## What you are asked to do
Copy all lines below containing "that".
========================
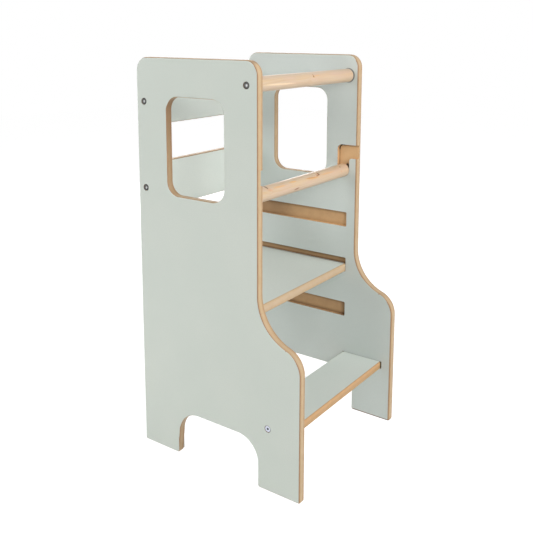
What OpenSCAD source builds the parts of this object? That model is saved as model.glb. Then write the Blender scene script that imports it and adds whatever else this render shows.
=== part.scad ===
// Toddler kitchen helper stool: two side panels joined by a step, two back slats and a top rail.
// A safety bar hangs in two J-slots, and a platform board lies in one of three pairs of grooves.
// Millimetres, +Z up, +X to the right, the step side faces -Y, origin on the floor at the middle.
// Side profiles are drawn flat: first number = distance back from the front edge, second = height.

/* [Overall] */
// Overall height
height = 900; // [860:5:940]
// Overall width over both side panels
width = 424; // [400:2:460]
// Overall depth at the feet
depth = 435; // [425:1:460]
// Thickness of every board but the platform
board_t = 18; // [17:0.5:20]
// Thickness of the coloured laminate on each face of a board
laminate_t = 0.8; // [0.5:0.1:1.2]
// Rounding along the board edges, where the laminate is cut back
edge_r = 4; // [2:0.5:5]

/* [Side panel] */
// Distance from the front of the feet to the front of the narrow upper part
setback = 105; // [95:1:115]
// Radius of the hollow curve
hollow_r = 105; // [95:1:115]
// Radius of the rounded nose below it
nose_r = 53; // [48:1:58]
// Radius of the two top corners
top_r = 30; // [20:1:36]
// Radius of the small corners of the feet
foot_r = 5; // [4:0.5:8]
// Length of the front foot
front_foot_l = 107; // [95:1:115]
// Length of the back foot
back_foot_l = 110; // [95:1:120]
// Height of the arch between the feet
arch_h = 106.5; // [95:0.5:112]
// Radius of the arch corners
arch_r = 53; // [40:1:60]

/* [Window] */
// Width of the upright in front of the window and of the one behind it
post_w = 87.5; // [80:0.5:95]
// Distance of the window below the top of the panel
window_drop = 82.5; // [75:0.5:95]
// Height of the window opening
window_h = 214; // [190:1:220]
// Radius of the window corners
window_r = 30; // [20:1:40]

/* [Pockets] */
// Depth of every pocket milled into the inner faces
pocket_d = 9; // [8:0.5:10]
// Gap between a fixed board and its pocket
housing_gap = 0.3; // [0.2:0.1:0.6]
// Gap in front of the step in its pocket
step_front_gap = 1.5; // [0.5:0.1:2.5]
// Gap between a moving piece and its pocket
running_gap = 0.5; // [0.4:0.1:0.8]

/* [Platform and its grooves] */
// Distance of the grooves' closed front end behind the front of the narrow upper part
groove_inset = 26.2; // [20:0.2:30]
// Height of each groove
groove_h = 36.3; // [33:0.1:40]
// Groove that holds the platform, counted upwards from 0
platform_level = 1; // [0:1:2]
// Radius of the corners at the closed end of each groove
groove_corner_r = 3; // [2:0.5:5]
// Length of the raised lip at the back end of each groove
lip_l = 20; // [15:1:30]
// Air under the platform where it rests on the groove floor
platform_rest_gap = 0.3; // [0.2:0.1:0.4]
// Thickness of the platform board
platform_t = 20.5; // [18:0.5:22]
// Radius of the platform corners
platform_corner_r = 10; // [6:1:15]

/* [Slats and step] */
// Width of the slat and step boards
slat_w = 108; // [98:1:110]
// Distance of the upper slat below the top of the panels
upper_slat_drop = 42; // [36:1:50]
// Distance of the slats from the back edge of the panels
slat_inset = 13; // [10:1:15]
// Distance of the step from the front of the feet
step_u = 26.5; // [24:0.5:32]
// Height of the step's underside above the arch
step_over_arch = 25.9; // [20:0.1:30]

/* [Rails] */
// Diameter of the top rail and of the safety bar
rail_d = 32; // [28:1:34]
// Distance of the top rail's axis behind the front of the narrow upper part
rail_inset = 28.5; // [24:0.5:34]
// Distance of the top rail's axis below the top of the panels
rail_drop = 49.2; // [40:0.2:56]
// Chamfer at the ends of both rails
rail_chamfer = 3; // [2:0.5:4]

/* [J-slots] */
// Distance of the resting safety bar's axis behind the front of the narrow upper part
bar_inset = 38; // [35:0.5:42]
// Height that the bar has to rise before it can leave the slot forwards
bar_lift = 46.6; // [42:0.1:55]
// Radius of the slot's upper back corner
slot_corner_r = 12; // [8:1:15]
// Radius of the slot's inner corner, which the bar passes over
slot_nose_r = 7; // [4:1:9]
// Gap between each end of the safety bar and its slot; under 4.5 the bar stays in both slots
bar_end_gap = 3.5; // [2.5:0.1:4]

/* [Screws] */
// Diameter of the screw heads
head_d = 14.4; // [12:0.2:16]
// Thickness of the screw heads
head_t = 2.6; // [2:0.2:3.4]
// Chamfer at the outer rim of the screw heads
head_chamfer = 0.8; // [0.4:0.2:1]
// Gap round a screw head in its counterbore
head_gap = 0.5; // [0.3:0.1:0.8]
// Depth of a screw head's face below the panel face
head_sink = 0.2; // [0:0.1:0.6]
// Diameter of the screw shanks
shank_d = 7; // [6:0.5:7]
// Gap round a shank in its hole
shank_gap = 0.05; // [0.05:0.05:0.1]
// Length of the screws under the head
shank_l = 50; // [40:1:60]
// Length of the screws' tapered point
point_l = 6; // [4:1:8]
// Width across the flats of the hexagon socket
socket_w = 5; // [4:0.5:5]
// Depth of the hexagon socket
socket_depth = 2; // [1.5:0.1:2.2]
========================
## Final result
What OpenSCAD source builds the parts of this object? That model is saved as model.glb. Then write the Blender scene script that imports it and adds whatever else this render shows.
// Groove that holds the platform, counted upwards from 0
// Height that the bar has to rise before it can leave the slot forwards